Withering’s Account of the Foxglove

Printed in Birmingham by M. Swinney, 1785

image_withering_foxglove_crop_01

William Withering (1741-1799) was an English botanist, geologist, chemist and physician. In 1776, he published The botanical arrangement of all the vegetables naturally growing in Great Britain, an early and influential British Flora, the first in English based on the then new Linnaean taxonomy. His chief work however, indeed his chief contribution to science, is his An Account of the Foxglove, and some of its medical uses (Birmingham: printed by M. Swinney for G. G. J. & J. Robinson, London, 1785).

Withering, the son of a surgeon, was apprenticed to his father and later trained as a doctor at Edinburgh University. He held the position of Chief Physician at Birmingham General Hospital for thirteen years, and began experimenting with the medicinal properties of digitalis, a practice he had first learned from a folk herbalist in Shropshire.

image_withering_tp

After some nine years of research, Withering published his account on the effects and toxicity of digitalis, documenting numerous cases where he had employed the drug, and describing the best and safest ways of using it.

Withering died in 1799 and is buried at Edgbaston Old Church in Birmingham, where his memorial stone includes carvings of foxgloves. He is remembered as a pioneer of the application of scientific method in medicine, in particular for his research into heart disease.

image_withering_foxglove

The book contains a large folded engraved plate made by the artist James Sowerby (click to enlarge). The Library’s copy of Withering’s Account of the foxglove was presented by the author to one of his teachers, William Cullen, Professor at the Edinburgh Medical School, which at the time was the leading centre of medical education in the English-speaking world.

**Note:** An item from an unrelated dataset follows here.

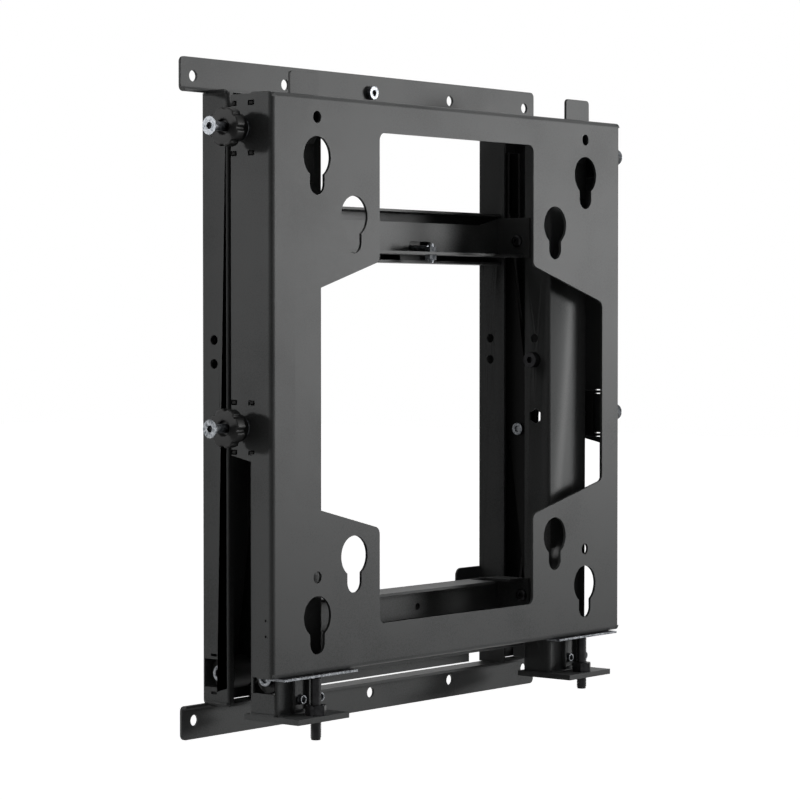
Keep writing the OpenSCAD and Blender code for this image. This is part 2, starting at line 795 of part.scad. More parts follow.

In addition to An Account of the foxglove the Library has four other works by Withering, including his Botanical arrangement of all the vegetables naturally growing in Great Britain (1776), An arrangement of British plants; : according to the latest improvements of the Linnaean system. To which is prefixed, An easy introduction to the study of botany (1796), An account of the scarlet fever and sore throat, or scarlatina anginosa: particularly as it appeared at Birmingham in the year 1778 (1779), and his Edinburgh University Medical dissertation of 1776 Dissertatio medica inauguralis, de angina gangrænosa.